The latest therapeutic make-up trends come from Korea and feature moisturising and nourishing coloured creams, a multi-purpose concept following the letters of the alphabet which has been further studied and widened in Italy. If skin care and make-up are on the same plane, make-up is being increasingly analysed in relation to our psychological wellbeing. Just as today’s woman feels she has to develop her own personal idea of beauty and accept the way she is, learning to make the most of what she has. And celebrate herself. “Beauty is no other than the promise of happiness”, said Stendhal. Especially if it shows our personality, improves our self-confidence and restores faith in ourselves in moments of difficulty. “Make-up should be a way of expressing our creativity, of having fun and revealing our identity” claims Regina Harris, make-up artist and American style icon. In modern-day society, where we often lose control of the tools at our disposal, becoming dependent on them, women need to nurture their inner beauty. This has given rise to “look therapy” or “make-up therapy”: a new concept in make-up to help us refresh our outward appearance, overcome insecurities and acknowledge our inner resources, embracing a new dimension of wellbeing, even if you have a disability.
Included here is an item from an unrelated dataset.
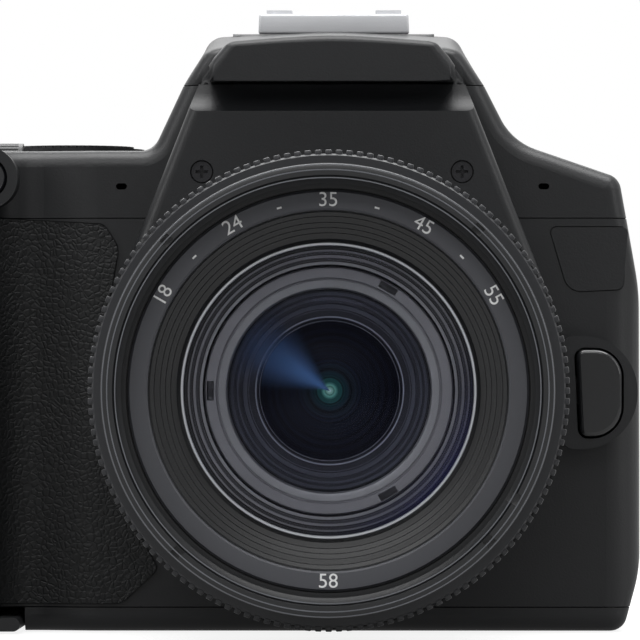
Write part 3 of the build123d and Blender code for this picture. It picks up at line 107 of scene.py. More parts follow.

This is the aim of “Make your smile Up”, a project launched by the Centro Documentazione Handicap in Bologna and the young pedagogist and make-up artist, Martina Tarlazzi, who has years of experience working with the disabled and people in difficulty, facing issues concerning their bodies and their identity. Her first workshop, “Ma come ti trucchi?!?” (“How not to do your make-up?!?), focused on how to look after your skin and the most suitable make-up to accentuate your natural beauty. “Beauty will save the world”, wrote Dostoyevsky. We would do well to believe in this concept, as we take a step back and rediscover the first dimension of beauty: original beauty.